Course description: This course will take a bird’s eye view of Sanskrit literature starting from the Vedas and covering different literary genres, such as kavya, nataka, epic, Purana, niti, etc. It will also give some basic information about scientific and technical literature in Sanskrit. The Course will commence with explaining the elementary basics of Sanskrit grammar with the help of subhashitas, a repository of knowledge based in experience. Next will follow an analysis of some original Sanskrit passages from various poetic compositions of repute, like Hitopadesha, Panchatantra, and works of Bhasa, Kalidasa, Bhavabhuti, Banabhatta, etc. Students will also be exposed to various themes relating to manuscript traditions, Indic scripts and textual circulation.


The Impact of Colonialism: Nationalism and Gender

Instructor: Rosa Perez and Lina Fruzzeti

Course description: This course aims to compare the impact of British and Portuguese colonial systems and policies on local cultures and values. Furthermore the course aims to highlight cultural differences and specificities of each colonial structure and strategy, as well as their influences on contemporary India. At the heart of the discussion  will be present- day Indian communities specifically focusing on gender inequalities and social segregation (women and Dalits). In more specific terms, the topics are as follows: Orientalism and gender; gender and nationalism; nationalism and fundamentalism; gender and social segregation; post-colonialism and diaspora.


Scarred Nations : Partition in the Indian Subcontinent

Instructor: Rita Kothari

Course description: The ramifications of the 1947 Partition in Bengal, Punjab and Sindh have been far-reaching. Recent scholarship interrogates the temporal marker of 1947 and suggests the persistence of fragmentation of memories and identities in postcolonial India. Topics covered include but are not limited to : Indian nationalism; moments of revivalism; economies of regions; from high-politics to testimonies; narrating the ‘other’; beyond the Hindu-Muslim binaries; divisions of the word, space, music, and histories; Partition in the East; displacement and memory in the West; the cinematic Partition; Partitions of contemporary India.

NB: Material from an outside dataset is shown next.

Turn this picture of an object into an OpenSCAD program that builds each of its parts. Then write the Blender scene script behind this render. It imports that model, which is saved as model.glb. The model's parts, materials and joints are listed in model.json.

Globalization and Transnationalism: Shifting paradigms, processes and implications

Instructors: Tannistha Samanta and Rita Kothari

Course description:
This graduate level course will focus on the competing definitions and paradigms of globalization, drawing from a variety of disciplines including sociology, economics, political science and culture studies. It will include discussions on global production networks, development debates, role of global governance institutions and global inequalities. In addition, the course will analyze sources, consequences and modalities of transnational migrations and related issues of identity, belonging, citizenship and diaspora, with particular attention to how definitions of gender and sexuality are reproduced, deployed and negotiated in these processes. Overall, the course is open to myriad forms of economic, social and cultural globalization in our times.